Temporal: the same data is accessed
multiple times in short time intervals
e.g. a loop
Spatial: spatially close data is accessed
e.g. a vector/array, sequentially accessed
and instructions if not branch…
Caches and Locality (cont.)
Thus it helps to
Keep the recently used data in the cache
To fetch more than one word and even
pipeline memory access
Modern processors heavily depend on the
cache
High hit rates (about 90%) required for
good performance
Review Caches (cont.)
Different approaches
Associative or direct
Associative: stores arbitrarily, “searches”,
complex and expensive, works for all kind of
accesses
Direct: hashes, potential conflicts, can work
poorly with certain access sequences
Practically applied is hybrid set-associative:
direct access but a few associative slots per
entry – still cheap and works very well,
typical is 4-way
Review Caches (cont.)
Replacement strategy required for
associative and set-associative
Least-Recently Used: applies locality idea
Random: easy and often applied in caches
(Not much difference for larger caches and
penalty for miss not too high)
Ensuring data coherence:
Reading is uncritical
Writes need to be done in memory, too
– Store through: every change immediately in memory
– Write back: change in memory only if replaced,
applied in modern processors
Review Caches (cont.)
Entity is cache line (multiple words)
Exploits spatial locality
Longer cache line: good if much locality
Danger: Useless fetch cost, wasting cache space
Shorter cache line: good if little locality
Typical is 32, recently sometimes 64 bytes
Larger cache size compensates for longer
cache lines, direct caches and simpler
replacement
The Miss Sources
Conflict misses -> include associativity,
make larger
Capacity misses -> make larger
Initial misses -> make cache lines longer
A Cost Metric
Teff – Effective access time
Teff = h1 t1 + (1-h1) h2 t2 + (1-h1) (1-h2) h3 t3 +…

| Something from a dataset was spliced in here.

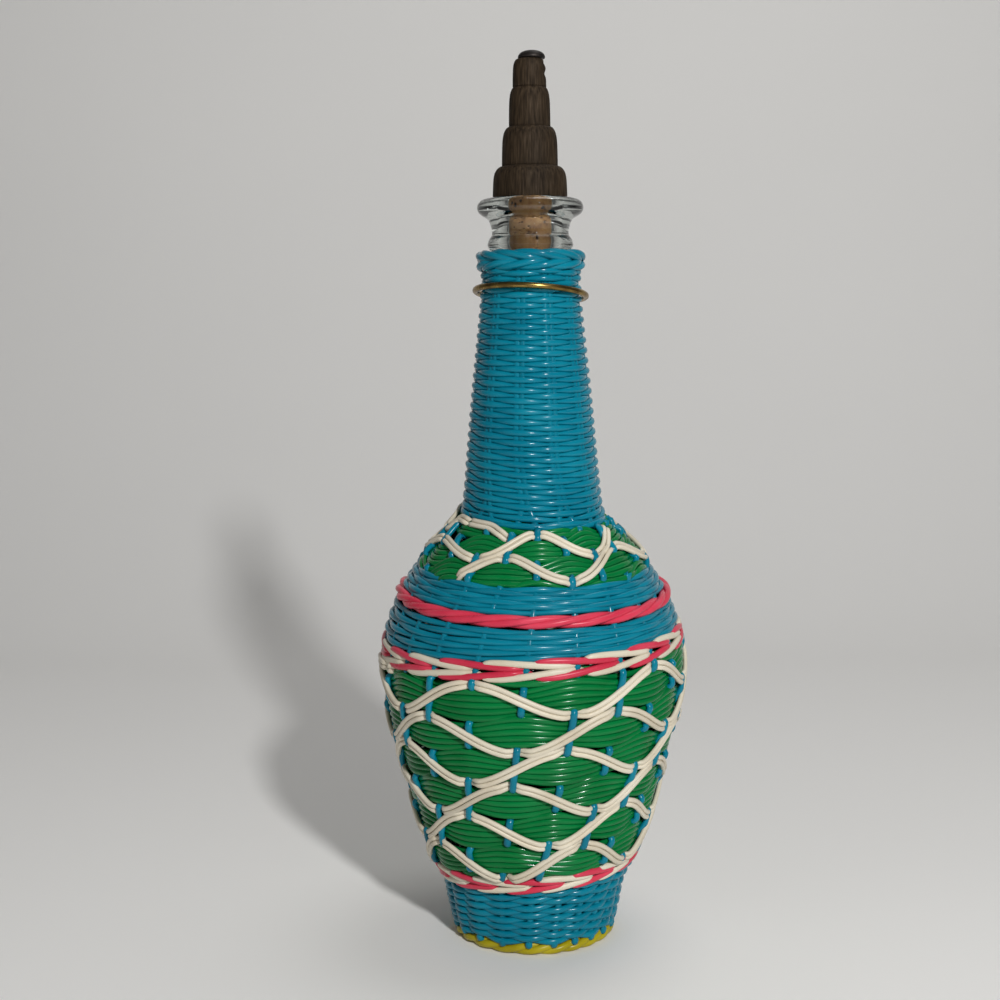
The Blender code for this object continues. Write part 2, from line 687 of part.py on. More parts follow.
def white_waves():
    belly = {"rise": 2 * WAVE_STEP, "height": WAVE_HEIGHT, "lean": WAVE_LEAN, "dip": 0.0}
    tops = BELLY_WAVE_TOP_STAKES
    wave_pair("belly_wave_a", ends=BELLY_WAVE_A_ENDS, middle=FIRST_WAVE_Z, top_stake=tops[0], **belly)
    second = FIRST_WAVE_Z - WAVE_STEP
    wave_pair("belly_wave_b", ends=BELLY_WAVE_B_ENDS, middle=second, top_stake=tops[1], **belly)
    shoulder = {
        "rise": 2 * SHOULDER_WAVE_STEP,
        "height": SHOULDER_WAVE_HEIGHT,
        "lean": SHOULDER_WAVE_LEAN,
        "dip": SHOULDER_WAVE_DIP,
    }
    first = SHOULDER_TOP_Z - FIRST_SHOULDER_WAVE_DROP
    tops = SHOULDER_WAVE_TOP_STAKES
    wave_pair("shoulder_wave_a", ends=SHOULDER_WAVE_A_ENDS, middle=first, top_stake=tops[0], **shoulder)
    second = first - SHOULDER_WAVE_STEP
    wave_pair("shoulder_wave_b", ends=SHOULDER_WAVE_B_ENDS, middle=second, top_stake=tops[1], **shoulder)


def joint_empty(name, location):
    """An empty on a moving piece's axis, which the piece hangs from."""
    empty = bpy.data.objects.new(name, None)
    parts.objects.link(empty)
    empty.location = location
    return empty


def wooden_finial(parent):
    outline = []
    foot = FINIAL_FOOT_Z
    for radius, height in zip(TIER_RADII, TIER_HEIGHTS):
        outline += [(radius * share, foot + height * up) for up, share in TIER_SHARES]
        foot += height
        outline.append((radius * TIER_TOP_SHARE, foot))
    outline = [(0.0, foot)] + list(reversed(outline))
    socket_radius = DOWEL_RADIUS + CLEARANCE
    socket_top = FINIAL_FOOT_Z + DOWEL_IN_FINIAL + CLEARANCE
    outline += [(socket_radius, FINIAL_FOOT_Z), (socket_radius, socket_top), (0.0, socket_top)]
    return turned("wooden_finial", outline, STOPPER_STEPS, walnut, parent)


def tip_cap(parent):
    foot = FINIAL_FOOT_Z + sum(TIER_HEIGHTS) + CLEARANCE
    outline = []
    for step in range(CAP_STEPS + 1):
        angle = math.pi / 2 * step / CAP_STEPS
        outline.append((CAP_RADIUS * math.sin(angle), foot + CAP_HEIGHT * math.cos(angle)))
    outline.append((0.0, foot))
    return turned("finial_tip_cap", outline, STOPPER_STEPS, dark_metal, parent)


def cork_plug(parent):
    foot = CORK_TOP_Z - CORK_LENGTH
    socket_radius = DOWEL_RADIUS + CLEARANCE
    socket_foot = CORK_TOP_Z - DOWEL_IN_CORK - CLEARANCE
    outline = [
        (0.0, socket_foot),
        (socket_radius, socket_foot),
        (socket_radius, CORK_TOP_Z),
        (CORK_TOP_RADIUS, CORK_TOP_Z),
        (CORK_FOOT_RADIUS, foot + CORK_CHAMFER),
        (CORK_FOOT_RADIUS - CORK_CHAMFER, foot),
        (0.0, foot),
    ]
    return turned("cork_plug", outline, STOPPER_STEPS, cork, parent)


def finial_dowel(parent):
    top = FINIAL_FOOT_Z + DOWEL_IN_FINIAL
    foot = CORK_TOP_Z - DOWEL_IN_CORK
    outline = [(0.0, top), (DOWEL_RADIUS, top), (DOWEL_RADIUS, foot), (0.0, foot)]
    return turned("finial_dowel", outline, STOPPER_STEPS, beech, parent)


def stopper():
    axis = joint_empty("stopper_axis", (0.0, 0.0, LIP_TOP_Z))
    wooden_finial(axis)
    tip_cap(axis)
    cork_plug(axis)
    finial_dowel(axis)


def brass_ring():
    """A loose ring of wire that rests aslant on the widening neck, under the top border."""
    middle_z = NECK_TOP_Z - RING_DROP
    axis = joint_empty("ring_axis", (0.0, 0.0, middle_z))
    radius = on_skin(middle_z, 0.0)[0] + RING_PLAY + RING_WIRE_DIAMETER / 2
    bpy.ops.mesh.primitive_torus_add(
        major_segments=RING_STEPS,
        minor_segments=RING_SIDES,
        major_radius=radius,
        minor_radius=RING_WIRE_DIAMETER / 2,
    )
    ring = bpy.context.object
    ring.name = "brass_ring"
    ring.data.name = "brass_ring"
    for collection in list(ring.users_collection):
        collection.objects.unlink(ring)
    parts.objects.link(ring)
    ring.data.materials.append(brass)
    ring.data.shade_smooth()
    ring.parent = axis
    ring.rotation_euler = (-RING_LIFT_FRONT, RING_DROP_RIGHT, 0.0)


clear_scene()
parts = new_collection("wicker_wine_bottle")

clear_glass = finish("clear glass", GLASS_TINT, GLASS_FINISH, transmission=1.0)
turquoise_strand = finish("turquoise strand", TURQUOISE, STRAND_FINISH)
green_strand = finish("green strand", GREEN, STRAND_FINISH)
pink_strand = finish("pink strand", PINK, STRAND_FINISH)
cream_strand = finish("cream strand", CREAM, STRAND_FINISH)
yellow_strand = finish("yellow strand", YELLOW, STRAND_FINISH)
walnut = finish("walnut", WALNUT_BROWN, WALNUT_FINISH)
beech = finish("beech dowel", BEECH_BROWN, BEECH_FINISH)
cork = finish("cork", CORK_BROWN, CORK_FINISH)
dark_metal = finish("dark metal cap", DARK_GREY, CAP_FINISH)
brass = finish("brass", BRASS_YELLOW, BRASS_FINISH)

glass_bottle()
stakes()
woven_bands()
white_waves()
top_border()
foot_border()
base_weave()
stopper()
brass_ring()
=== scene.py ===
import math

import bpy
import numpy as np
from mathutils import Matrix, Vector


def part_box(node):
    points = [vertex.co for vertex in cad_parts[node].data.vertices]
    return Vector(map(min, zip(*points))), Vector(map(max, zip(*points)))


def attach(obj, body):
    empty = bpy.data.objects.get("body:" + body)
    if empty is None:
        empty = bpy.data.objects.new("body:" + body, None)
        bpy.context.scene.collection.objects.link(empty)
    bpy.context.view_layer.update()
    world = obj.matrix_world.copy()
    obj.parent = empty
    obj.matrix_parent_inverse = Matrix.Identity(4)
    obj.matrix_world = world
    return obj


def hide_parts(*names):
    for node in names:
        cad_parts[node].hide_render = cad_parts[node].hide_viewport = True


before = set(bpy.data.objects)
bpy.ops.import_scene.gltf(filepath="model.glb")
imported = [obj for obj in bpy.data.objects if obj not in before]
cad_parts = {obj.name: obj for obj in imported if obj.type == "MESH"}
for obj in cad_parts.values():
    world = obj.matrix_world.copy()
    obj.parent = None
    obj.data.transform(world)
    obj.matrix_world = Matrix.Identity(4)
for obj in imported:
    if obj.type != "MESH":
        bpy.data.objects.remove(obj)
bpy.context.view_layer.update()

# Glass bottle: one clear blown piece with a thick rolled lip, a hollow throat and a small collar.
# Only its mouth shows, above the border braid. The wicker is woven tight round the rest of it.
FULL_TURN = 2 * math.pi
LINE_STEPS = 5
AT_AXIS = 1e-6
GLASS_STEPS = 144
GLASS_IOR = 1.48
GLASS_TINT = (0.60, 0.63, 0.60)
GLASS_PALE_TINT = (0.70, 0.73, 0.70)
GLASS_SMEARS = 90.0
GLASS_ROUGHNESS = (0.0, 0.03)
GLASS_RIPPLES = 45.0
GLASS_RELIEF = (0.05, 0.0006)
GLASS_FOOT = ((0.0, 0.0112), (0.0090, 0.0098), (0.0180, 0.0072))
GLASS_OUTSIDE = (
    (0.0263, 0.0072), (0.0303, 0.0083), (0.0332, 0.0112), (0.0343, 0.0152), (0.0373, 0.0285),
    (0.0447, 0.0439), (0.0497, 0.0638), (0.0556, 0.0861), (0.0600, 0.1069), (0.0612, 0.1234),
    (0.0590, 0.1401), (0.0526, 0.1553), (0.0430, 0.1681), (0.0338, 0.1779), (0.0270, 0.1857),
    (0.0247, 0.1935), (0.0172, 0.2775), (0.0165, 0.2923), (0.0166, 0.3003), (0.0176, 0.3010),
    (0.0184, 0.3030), (0.0178, 0.3053), (0.0166, 0.3072), (0.0167, 0.3100), (0.0180, 0.3136),
    (0.0205, 0.3153), (0.0222, 0.3168), (0.0228, 0.3187), (0.0223, 0.3206), (0.0209, 0.3219),
    (0.0191, 0.3225),
)
GLASS_BORE = ((0.0112, 0.3225), (0.0100, 0.3219), (0.0097, 0.3205), (0.0093, 0.3050), (0.0090, 0.2885))
GLASS_INSIDE = (
    (0.0147, 0.2773), (0.0215, 0.1929), (0.0242, 0.1842), (0.0318, 0.1758), (0.0408, 0.1662),
    (0.0500, 0.1539), (0.0560, 0.1394), (0.0582, 0.1233), (0.0573, 0.1073), (0.0522, 0.0868),
    (0.0463, 0.0646), (0.0415, 0.0450), (0.0341, 0.0294), (0.0311, 0.0159), (0.0255, 0.0125),
    (0.0180, 0.0128), (0.0, 0.0141),
)


def flowing(line, steps=LINE_STEPS):
    """The same (radius, height) line with points added on a smooth curve through its own."""
    knots = np.array((line[0],) + tuple(line) + (line[-1],), float)
    points = []
    for before, start, end, after in zip(knots, knots[1:], knots[2:], knots[3:]):
        for step in range(steps):
            t = step / steps
            bend = (2 * before - 5 * start + 4 * end - after) * t
            bend += (3 * start - before - 3 * end + after) * t * t
            points.append(start + 0.5 * t * (end - before + bend))
    points.append(knots[-1])
    return np.array(points)


def new_piece(name, vertices, faces, material, body=None, replaced=()):
    """One smooth mesh in the scene. A piece of the bottle rides a body and replaces nodes."""
    mesh = bpy.data.meshes.new(name)
    mesh.from_pydata([tuple(vertex) for vertex in vertices], [], faces)
    mesh.polygons.foreach_set("use_smooth", [True] * len(mesh.polygons))
    mesh.materials.append(material)
    mesh.update()
    piece = bpy.data.objects.new(name, mesh)
    bpy.context.scene.collection.objects.link(piece)
    if body:
        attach(piece, body)
    if replaced:
        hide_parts(*replaced)
    return piece


def turned(line, steps):
    """Vertices and faces of a (radius, height) line turned round the bottle's axis."""
    vertices = []
    rings = []
    for radius, height in line:
        if radius < AT_AXIS:
            rings.append([len(vertices)] * steps)
            vertices.append((0.0, 0.0, height))
            continue
        rings.append([len(vertices) + step for step in range(steps)])
        for step in range(steps):
            angle = FULL_TURN * step / steps
            vertices.append((radius * math.sin(angle), -radius * math.cos(angle), height))
    faces = []
    for low, high in zip(rings, rings[1:]):
        for step in range(steps):
            after = (step + 1) % steps
            corners = (low[step], low[after], high[after], high[step])
            face = tuple(dict.fromkeys(corners))
            if len(face) > 2:
                faces.append(face)
    return vertices, faces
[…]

with hi is hit rate at level i and ti is access time level i
Useto calculate average access time or to
configure systems according to
requirements
Some Comments About
Machine Configuration
Ifyou purchase a machine, think about your
requirements (estimates of typical
applications)
E.g. will you have large problems which should fit
into memory or even cache, how fast needs your
disk to be (or may you want multiple disks)?
This may be a question about how to spend
your available budget…
More later when we talk about performance
Caches are Implicit – Are They
Really?
Answer:
Yes, with respect to semantic correctness –
enough for standard programming
No, with respect to performance
- for high performance computing
Proper loop organization
(user or compiler)
Getting Good Cache Performance
Temporal: Partition into small loops
for (i = 0; l++; l < k)
for (l = 0; i++; i<n)
for (j = 0; j++; j < m)
c [i,l] += a[i,j] * b[j,l]
may re-use row i of a (if fits into cache)
Spatial: use vectors and sequential
access if possible
Significant speedup in bio-computing app
Cache Locality (cont.)
A simple improvement to at least
exploit spatial locality for second matrix
for (i = 0; i++; i < k) Loop interchange
for (j = 0; j++; j < n)
for (l = 0; l++; l < m)
c [i,l] += a[i,j] * b[j,l]
Note that this code now accesses lines of the
second matrix in the innermost loop!
can increase performance by up to e.g. a factor of
32/4=8 if only 1 row/column of B fits into
memory
Cache Locality (cont.)
Sequential access on vector outperforms
Arbitrary access on vector
Linked data structures
(unless fit completely into cache)
If multiple related data items
If arbitrary access, put them in single array
with struct
If sequential access, it does not matter
struct {double real, imag;} COMPLEX [n] data;
double data_r [n], data_i [n];
Cache Locality (cont.)
The matrix example revisited: further
possible improvement:
Try to keep the second matrix in the cache
to exploit temporal locality
Since the whole matrix most likely is too
large, partition it into submatrices
Cache Locality Advanced
blocking
A11 A12 B11 B12 C11 C12
x =
A21 A22 B21 B22 C21 C22
Calculate submatrices and combine them:
Cij = Ai1*B1j + Ai2*B2j
Cache Locality Advanced (cont.)
Assume that matrix is n*n,
m is number of blocks per dimension
and that submatrix fits into cache!!!
We have to load A m times instead of
once, but B only m instead of n times
Which gives (2m)*n*n elements instead of
(n+1)*n*n elements to load from memory into
cache
E.g. n=1000, m=2 gives
4 Mio vs. 1001 Mio elements
Final Comment
Again, you do not need to change all your
programming
But its worth if you write programs which
will run many times and take a lot of
runtime:
imagine your want to test 100 scenarios in a
simulation and each runs 10 hours vs. 1 hour!